In 1949, a British airline launched the world’s first jet airliner, the De Havilland Comet. But then, from 1952 to 1954, seven Comets crashed, killing 110 people.

To investigate the cause of the crash, the British Civil Aviation Authority assembled a team of experts in Australia, including 28-year-old David Warren, a chemist who studied aircraft fuel. In the course of his investigation, Warren encountered a major difficulty: there was simply too little data available.

At the time, some military test aircraft were already equipped with flight data recorders, but this had not been applied to civil aviation. Eyewitnesses can also provide irreplaceable and important information, but there are usually few survivors of air crashes. To know what the crew and passengers experienced in the final moments before the accident, a recorder also needed to be installed in the cabin. So Warren combined the flight data recorder with the cockpit recorder, wrapped in a solid housing, in the hope that this would provide valuable information for the investigation after the crash.

At first, Warren’s superiors were not interested in the idea, but as time went on, the value of the black box was recognized and it began to be gradually put into use. Modern black boxes have some technical upgrades based on Warren’s major design.

With the help of black boxes, the aviation industry is able to learn from each accident. But if in some particularly major air crashes, the black box has not been able to be found, then the cause of the accident remains unknown. So why not synchronize the black box data in real-time to the cloud for quick extraction by investigators?

Can the black box data be synchronized in the cloud?

Today’s communication technology has developed greatly, the aircraft can be connected to Wi-Fi. We can also see the shared speed and altitude data of the last period of the Eastern Airlines airliner online.

However, it’s not that simple to synchronize all the data of black box in the cloud. The black box’s primary task is to preserve data, and it is otherwise poorly equipped to carry the operating environment needed to achieve data synchronization. Storage technology has improved tremendously in the last few decades. Earlier black boxes were equipped with disks; today most aircraft use solid-state flight data recorders (SSFDRs).

To resist strong physical shocks, black boxes cannot use general hard disks, SD cards, and other mass storage devices.
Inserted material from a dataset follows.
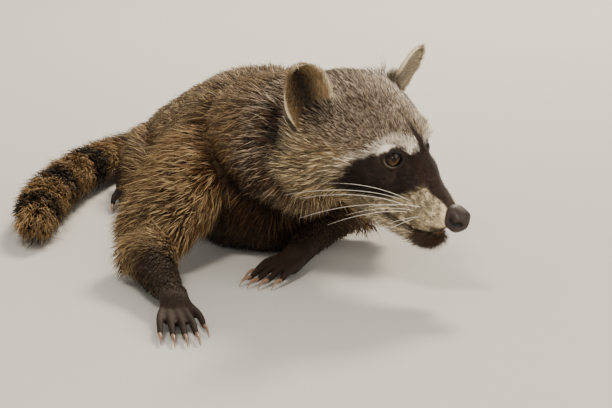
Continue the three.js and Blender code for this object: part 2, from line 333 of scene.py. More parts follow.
@dataclass(frozen=True)
class Limb:
    """A body part lofted through stations.

    lie is +1 where the coat lies from the first station to the last, and -1 the other way. sweep
    is added to the lie at the first station and fades to the share held at the last. bowl hollows the
    section, in millimetres, and square under 1 makes its edge blunt, as in an ear. group names the
    coat pieces that it joins.
    """

    name: str
    stations: tuple[Station, ...]
    pelage: Pelage
    group: str
    lie: float = 1.0
    lead: Place = (0.0, 0.0, 1.0)
    blunt: float = 5.0
    bowl: float = 0.0
    square: float = 1.0
    sweep: Place = (0.0, 0.0, 0.0)
    held: float = 0.0
    place: Array | None = None

    def path(self, t: Array) -> Array:
        """Middle of the part at each share t of its stations, in the row frame."""
        inside = spline(np.array([s.at for s in self.stations], float), t) * MM
        return inside if self.place is None else placed(inside, self.place)

    def heading(self, t: Array) -> Array:
        """Unit direction along the part at each share t."""
        step = 1e-3
        return unit(self.path(np.minimum(t + step, 1.0)) - self.path(np.maximum(t - step, 0.0)))

    def sizes(self, t: Array) -> Array:
        """Half-sizes to the side, up and down at each share t, in metres, to the coat's tips."""
        halves = np.array([(s.side, s.up, s.down) for s in self.stations], float)
        return spline(halves, t) * MM

    def coat(self, t: Array) -> Array:
        """Depth of the coat at each share t, in metres."""
        at = np.linspace(0, 1, len(self.stations))
        return np.interp(t, at, [s.coat for s in self.stations]) * MM

    def frame_at(self, t: Array) -> tuple[Array, Array, Array]:
        """Directions of the part.

        Args:
            t: shares of the way along its stations.

        Returns:
            The unit directions ahead, to the side and up at each share.
        """
        ahead = self.heading(t)
        lead = np.array(self.lead, float)
        if self.place is not None:
            lead = self.place[:3, :3] @ lead
        up = unit(lead - ahead * (ahead @ lead)[:, None])
        return ahead, np.cross(ahead, up), up

    def skin(self, sides: int = 40, rings: int = 48) -> Surface:
        """The part's skin: a rounded bar whose rings are stretched to the stations less the coat.

        At share t the bar's radius is the fifth root of 1 - |2t - 1| to the fifth, or another power
        where blunt says so. A ring's point at angle a lies at side * cos(a) to the side and at
        up * sin(a) above, or down * sin(a) below the path.

        Args:
            sides: corners in a ring.
            rings: lengths from end to end.

        Returns:
            The closed skin, nowhere under the floor.
        """
        thinnest = 0.6 * MM
        i = np.arange(1, rings)
        share = (1 - np.cos(np.pi * i / rings)) / 2
        radius = np.maximum(0, 1 - np.abs(2 * share - 1) ** self.blunt) ** (1 / self.blunt)
        t = np.concatenate([[0.0], share, [1.0]])
        radius = np.concatenate([[0.0], radius, [0.0]])
        angle = np.linspace(0, 2 * np.pi, sides, endpoint=False)
        ahead, across, up = self.frame_at(t)
        coat = self.coat(t)[:, None]
        size = np.maximum(self.sizes(t) - coat, thinnest)
        wide, tall = (np.sign(f) * np.abs(f) ** self.square for f in (np.cos(angle), np.sin(angle)))
        x = wide * radius[:, None] * size[:, :1]
        high = np.where(tall > 0, size[:, 1:2], size[:, 2:3])
        y = tall * radius[:, None] * high - self.bowl * MM * radius[:, None] * (1 - wide**2)
        pull = ((2 * t - 1) ** 3)[:, None] * coat
        middle = self.path(t) - ahead * pull
        rings_at = middle[:, None] + x[..., None] * across[:, None] + y[..., None] * up[:, None]
        verts = np.vstack([rings_at[:1, 0], rings_at[1:-1].reshape(-1, 3), rings_at[-1:, 0]])
        verts[:, 2] = np.maximum(verts[:, 2], FLOOR_CLEARANCE)
        return Surface(verts, *grid_faces(rings - 1, sides))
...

The data storage capacity of the black box is less than one percent of a typical laptop computer, which usually has only 1 to 4G of storage space to hold all the system files and cannot perform tasks such as computing.

Second, in terms of hardware, the weight, size, and energy consumption of the black box are strictly limited.

The design of the black box requires it to be able to operate with a limited amount of power for a long enough period. The black box is equipped with an independent power supply to ensure that the recording instruments can continue to work when the aircraft is abnormal; once the black box is in the water, this power supply also maintains the underwater positioning beacon work for at least 30 days. In this way, the energy consumption of the internal instruments of the black box should be reduced as much as possible, and the addition of a data transmission module is too power consuming.

Finally, synchronizing and saving such critical data requires a very stable network environment, but the current network on the aircraft is not yet able to do so. Wi-Fi on airplanes relies on two main technologies to access the Internet: the base station network on the ground and the satellite network in the sky. Factors such as satellite location, terrain, and weather conditions can affect the stability of the network. However, the black box needs to ensure continuous and complete data recording, and neither the Wi-Fi on the aircraft nor the radio, radar, satellite phone, and other systems can do this.

In addition, synchronizing massive amounts of data from each aircraft in real-time is not necessary.

The current civil aviation system has been able to monitor the aircraft’s speed, altitude, and other data in real-time, and the aircraft can also communicate with the ground via satellite phone with important information; however, if all the detailed flight data are synchronized in real-time, the amount of data is too large and not helpful to management.

The vast majority of flight accidents occur during the takeoff and landing phases of the aircraft, where the damage to the aircraft is relatively minor. In such a case, it is easy to find the black box to extract data.